3 questions à Bouzekri Touri "Il faudrait mettre les jalons d'une vision réaliste afin de remédier au démantèlement social entre enseignant et apprenant"
Bouzekri Touri, professeur en psychologie éducative à l'Université Hassan II de Casablanca a répondu à nos questions sur les facteurs qui entrent en jeu dans la question de la violence en classe. -Quelles sont les transformations sociales et idéologiques qui expliquent la recrudescence du phénomène de la violence à l'encontre des enseignants ? -D'emblée, il conviendrait de signaler l'impact des discours pessimistes hostiles à l'enseignement qui se sont répandus dernièrement comme une traînée de poudre, en le liant à l'idée d'horizons peu prometteurs, voire opaques, ce qui déstabilise la concentration sur la scolarisation et génère une incapacité à adhérer à la discipline de l'école.

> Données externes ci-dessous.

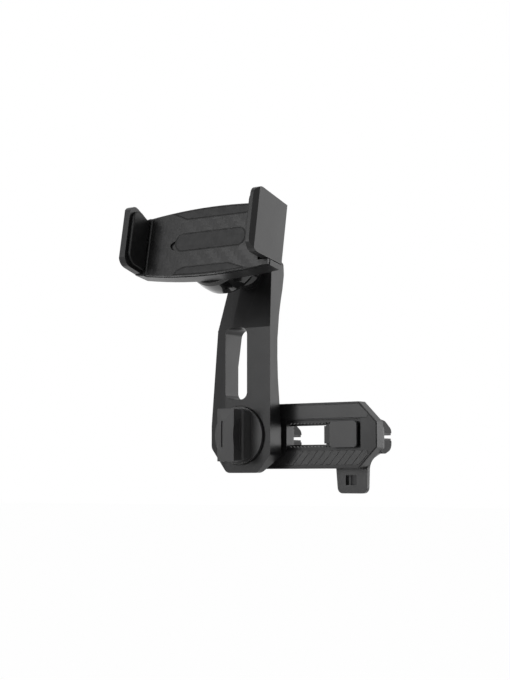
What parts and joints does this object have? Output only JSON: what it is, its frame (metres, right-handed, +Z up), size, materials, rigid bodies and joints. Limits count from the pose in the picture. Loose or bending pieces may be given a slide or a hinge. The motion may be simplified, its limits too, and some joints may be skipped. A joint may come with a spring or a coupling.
{
  "type": "car vent phone mount",
  "caption": "Sprung phone cradle on a ball joint, carried by a pivoting slotted arm and a rail with sliding vent-vane clips.",
  "frame": {"origin": "middle of the fixed clip, on the line of its vane slot, in the plane of the rail's back face", "axes": "+X along the rail to the moving clip, +Y away from the user into the vent, +Z up"},
  "size_m": [0.1092, 0.0747, 0.1404],
  "materials": {
    "shell": "fine matt black mouldings",
    "strip": "diagonal woven-look inlay",
    "rubber": "soft black rubber",
    "clip_plastic": "matt black, glass-filled",
    "gloss": "low-gloss black",
    "steel": "plated steel",
    "brass": "turned brass"
  },
  "bodies": {
    "rail": {"rail_shell": "shell", "rail_cover": "shell", "upper_strip": "strip", "lower_strip": "strip", "rail_screws": "steel", "fixed_clip": "clip_plastic", "fixed_clip_linings": "rubber", "pivot_bolt": "steel", "friction_washer": "steel"},
    "slider": {"slider_carriage": "shell", "ratchet_springs": "steel", "moving_clip": "clip_plastic", "moving_clip_linings": "rubber", "slider_screws": "steel", "button_spring": "steel"},
    "button": {"slide_button": "shell"},
    "arm": {"arm_beam": "shell", "pivot_bush": "brass", "ball_stud": "gloss", "stud_nut": "steel"},
    "knob": {"knob_body": "shell", "knob_insert": "brass"},
    "liner": {"ball_liner": "gloss"},
    "socket": {"socket_collet": "gloss"},
    "locking_ring": {"ring_nut": "gloss"},
    "cradle": {"rear_shell": "shell", "front_plate": "shell", "centre_pad": "rubber", "upper_pad": "rubber", "lower_pad": "rubber", "left_jaw_pad": "rubber", "cradle_screws": "steel", "guide_rods": "steel", "jaw_springs": "steel"},
    "jaw": {"right_jaw": "shell", "right_jaw_pad": "rubber"}
  },
  "joints": [
    {"name": "slider_slide", "type": "slide", "parent": "rail", "child": "slider", "axis": [1, 0, 0], "range_m": [-0.02, 0], "deforming": ["ratchet_springs"]},
    {"name": "button_press", "type": "slide", "parent": "slider", "child": "button", "axis": [0, 1, 0], "range_m": [0, 0.0008], "stiffness_N_per_m": 1500, "deforming": ["button_spring"]},
    {"name": "arm_swing", "type": "hinge", "parent": "rail", "child": "arm", "pos_m": [-0.012, 0, 0.0012], "axis": [0, 1, 0], "range_deg": [-180, 30]},
    {"name": "knob_turn", "type": "hinge", "parent": "rail", "child": "knob", "pos_m": [-0.012, 0, 0.0012], "axis": [0, 1, 0], "continuous": true},
    {"name": "ball_pitch", "type": "hinge", "parent": "arm", "child": "liner", "pos_m": [-0.012, -0.031, 0.0887], "axis": [1, 0, 0], "range_deg": [-25, 10]},
    {"name": "ball_yaw", "type": "hinge", "parent": "liner", "child": "socket", "pos_m": [-0.012, -0.031, 0.0887], "axis": [0, 0.1736, 0.9848], "range_deg": [-18, 18]},
    {"name": "ball_roll", "type": "hinge", "parent": "socket", "child": "cradle", "pos_m": [-0.012, -0.031, 0.0887], "axis": [0, 0.9848, -0.1736], "continuous": true},
    {"name": "ring_turn", "type": "hinge", "parent": "socket", "child": "locking_ring", "pos_m": [-0.012, -0.031, 0.0887], "axis": [0, 0.9848, -0.1736], "continuous": true},
    {"name": "jaw_slide", "type": "slide", "parent": "cradle", "child": "jaw", "axis": [1, 0, 0], "range_m": [0, 0.022], "stiffness_N_per_m": 160, "deforming": ["jaw_springs"]}
  ]
}
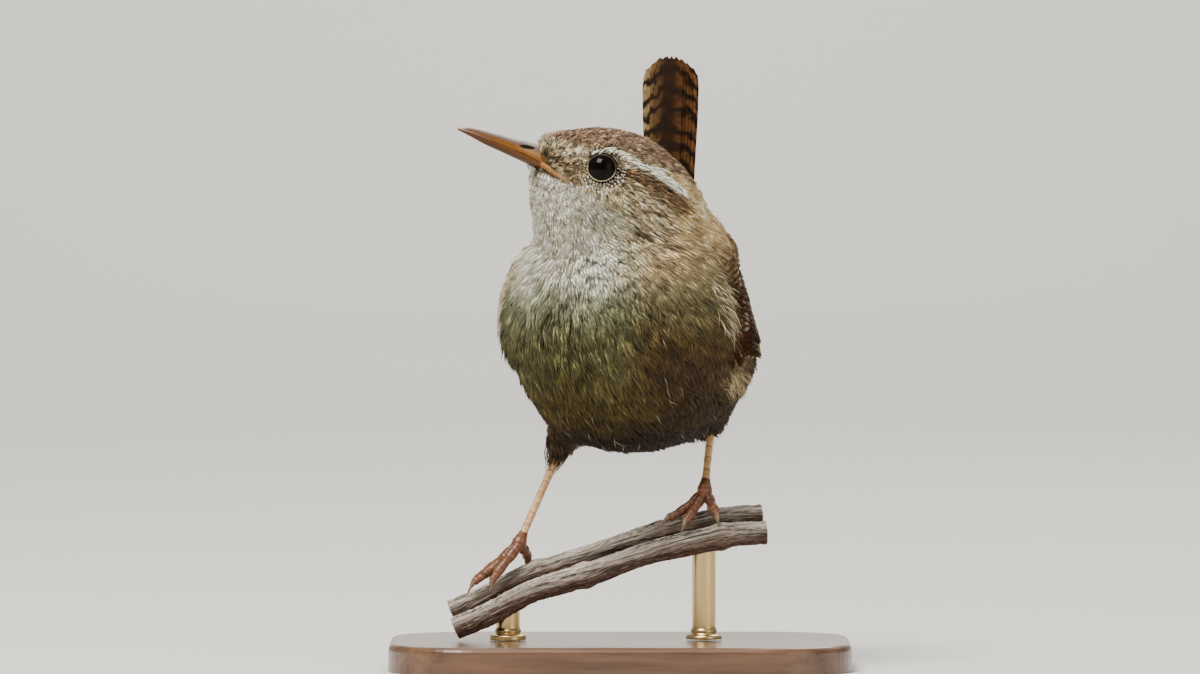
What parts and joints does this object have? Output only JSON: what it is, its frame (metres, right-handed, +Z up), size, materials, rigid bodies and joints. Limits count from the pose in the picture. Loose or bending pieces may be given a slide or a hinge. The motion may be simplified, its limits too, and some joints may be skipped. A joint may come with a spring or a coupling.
{
  "type": "wren on a perch",
  "caption": "A life-size Eurasian wren, tail cocked and head in profile, gripping a short length of twined stem held up by a plain display stand.",
  "frame": {"origin": "centre of the flat underside of the stand's base", "axes": "+Z up, the bird's breast faces -Y turned 15 degrees towards -X, the bill points towards -X"},
  "size_m": [0.066, 0.0516, 0.0877],
  "materials": {
    "plumage": "soft matt body feathers, brown above and greyish buff below",
    "flight_feathers": "satin rufous-brown vanes with dark bars",
    "eye": "wet gloss, nearly black",
    "bill": "smooth horn, grey-brown above and orange-yellow below",
    "leg_skin": "scaled pinkish-brown skin with pale horn claws",
    "bark": "dry ridged vine bark",
    "stand_wood": "satin varnish",
    "stand_brass": "brushed satin"
  },
  "bodies": {
    "root": {"head": "plumage", "neck": "plumage", "torso": "plumage", "thigh_left": "plumage", "thigh_right": "plumage", "wing_left": "flight_feathers", "wing_right": "flight_feathers", "tail": "flight_feathers", "eye_left": "eye", "eye_right": "eye", "bill_upper": "bill", "bill_lower": "bill", "tarsus_left": "leg_skin", "tarsus_right": "leg_skin", "foot_left": "leg_skin", "foot_right": "leg_skin", "perch_back": "bark", "perch_front": "bark", "stand_base": "stand_wood", "stand_rod_left": "stand_brass", "stand_rod_right": "stand_brass"}
  },
  "joints": []
}
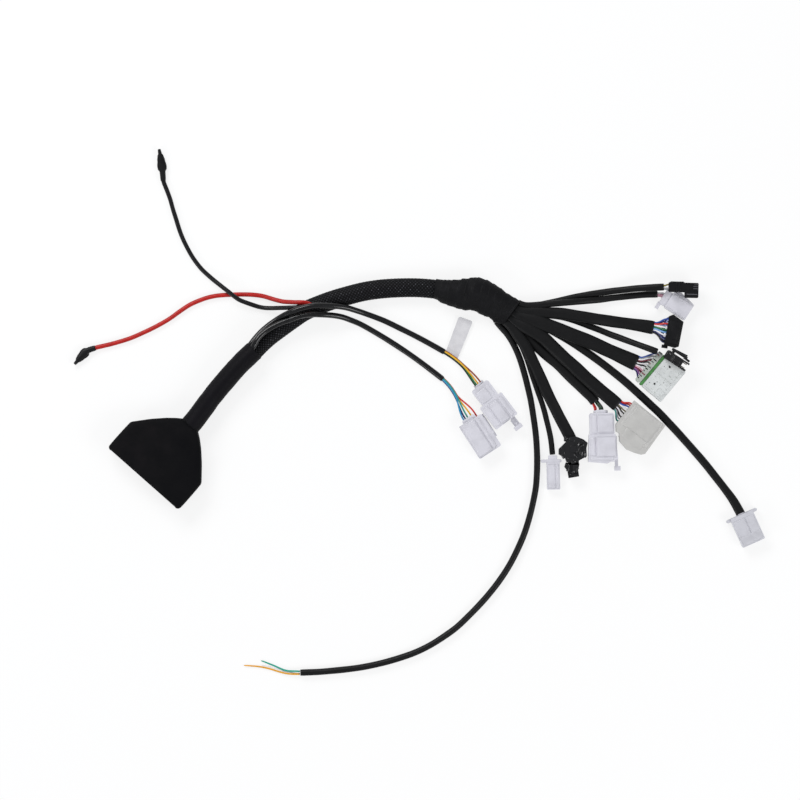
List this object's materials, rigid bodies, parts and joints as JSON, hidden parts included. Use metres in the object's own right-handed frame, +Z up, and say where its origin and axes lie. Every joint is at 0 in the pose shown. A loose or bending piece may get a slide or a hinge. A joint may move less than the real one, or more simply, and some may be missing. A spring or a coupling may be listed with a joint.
{
  "type": "wiring harness",
  "caption": "Vehicle wiring harness lying flat: rubber boot connector, braided trunk, taped junction and a fan of sleeved branches that end in moulded connectors.",
  "frame": {"origin": "on the table under the middle of the boot, neck, trunk and taped junction", "axes": "+X from the boot's side towards the fan of branches, +Y towards the first branch, +Z up from the table"},
  "size_m": [0.6909, 0.5266, 0.0261],
  "materials": {
    "boot_rubber": "soft matte moulded rubber",
    "black_plastic": "moulded nylon, satin",
    "shrink_tube": "heat-shrink tube, satin",
    "braid": "woven polyester sleeve",
    "wire_dark": "insulated wires",
    "tape": "cloth tape, matte",
    "sleeve": "soft sleeve, satin",
    "wire_green": "wire insulation",
    "wire_amber": "wire insulation",
    "lead_black": "wire insulation",
    "lead_red": "wire insulation",
    "vinyl": "soft vinyl cover",
    "tin_plate": "tinned contact",
    "label": "white film label",
    "white_nylon": "natural white nylon",
    "grey_cover": "translucent grey nylon",
    "green_seal": "silicone seal",
    "clear_nylon": "translucent nylon",
    "grey_nylon": "translucent grey nylon",
    "wire_brown": "wire insulation",
    "wire_blue": "wire insulation",
    "wire_olive": "wire insulation",
    "wire_pale": "wire insulation",
    "wire_maroon": "wire insulation",
    "wire_red": "wire insulation"
  },
  "bodies": {
    "root": {"boot": "boot_rubber", "boot_contact_block": "black_plastic", "neck_tube": "shrink_tube", "trunk_braid": "braid", "wire_bundle": "wire_dark", "junction_tape": "tape", "branch_01_sleeve": "sleeve", "branch_02_sleeve": "sleeve", "branch_03_sleeve": "sleeve", "branch_04_sleeve": "sleeve", "branch_05_sleeve": "sleeve", "branch_06_sleeve": "sleeve", "branch_07_sleeve": "sleeve", "branch_08_sleeve": "sleeve", "branch_09_sleeve": "sleeve", "branch_10_sleeve": "sleeve", "branch_11_sleeve": "sleeve", "branch_11_green_wire": "wire_green", "branch_11_amber_wire": "wire_amber", "side_sleeve_1": "sleeve", "side_sleeve_2": "sleeve", "ground_lead": "lead_black", "power_lead": "lead_red", "ground_terminal_cover": "vinyl", "ground_terminal_contact": "tin_plate", "power_terminal_cover": "vinyl", "power_terminal_contact": "tin_plate", "label_flag": "label", "side_connector_1": "white_nylon", "side_connector_2": "white_nylon", "branch_01_connector": "black_plastic", "branch_02_connector": "white_nylon", "branch_03_connector": "black_plastic", "branch_04_connector": "black_plastic", "branch_05_rear_cover": "grey_cover", "branch_05_seal": "green_seal", "branch_05_housing": "clear_nylon", "branch_06_connector": "white_nylon", "branch_07_connector": "grey_nylon", "branch_08_connector": "white_nylon", "branch_09_connector": "black_plastic", "branch_09_nose_plug": "black_plastic", "branch_10_connector": "white_nylon", "side_wires_1": "wire_brown", "side_wires_2": "wire_blue", "branch_01_wires": "wire_olive", "branch_02_wires": "wire_pale", "branch_03_wires": "wire_blue", "branch_05_wires": "wire_maroon", "branch_07_wires": "wire_blue", "branch_08_wires": "wire_red"}
  },
  "joints": []
}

De plus, le trafic de drogues et la consommation des séries délinquantes, dépeignant un monde anarchique, dénué de règles, accentuent à leur tour la prise de l'ampleur de l'indiscipline. -Pensez-vous que les réseaux sociaux ont un rapport avec la prise de l'ampleur du phénomène ? -Déjà il existe généralement un grand décalage d'âge entre les enseignants et leurs apprenants, et internet élargit davantage cet écart car les jeunes communiquent dans un monde méconnu par les adultes, un monde où l'idéal est désormais accessible en un clic. De plus, les plateformes virtuelles ont entraîné une invasion de l'information inutile et délinquante ce qui accentue le déphasage avec l'institution éducative. -Quelles perspectives pour contrecarrer le phénomène ? -Il faudrait mettre les jalons d'une vision réaliste afin de remédier au démantèlement social entre enseignant et apprenant. En outre, la nécessité est désormais pressante pour implémenter dans les institutions scolaires une cellule de spécialistes en psychologie scolaire pour identifier les éventuels troubles comportementaux et assurer le suivi des cas problématiques détectés. Quant à la gestion de l'autorité en classe, le manque de contrôle aussi bien que l'excès d'autorité posent problème, le dosage de l'autorité pourrait constituer un gage d'une classe stable, avec notamment une implication sérieuse de la part de l'administration et de l'environnement de l'école à proportion égale.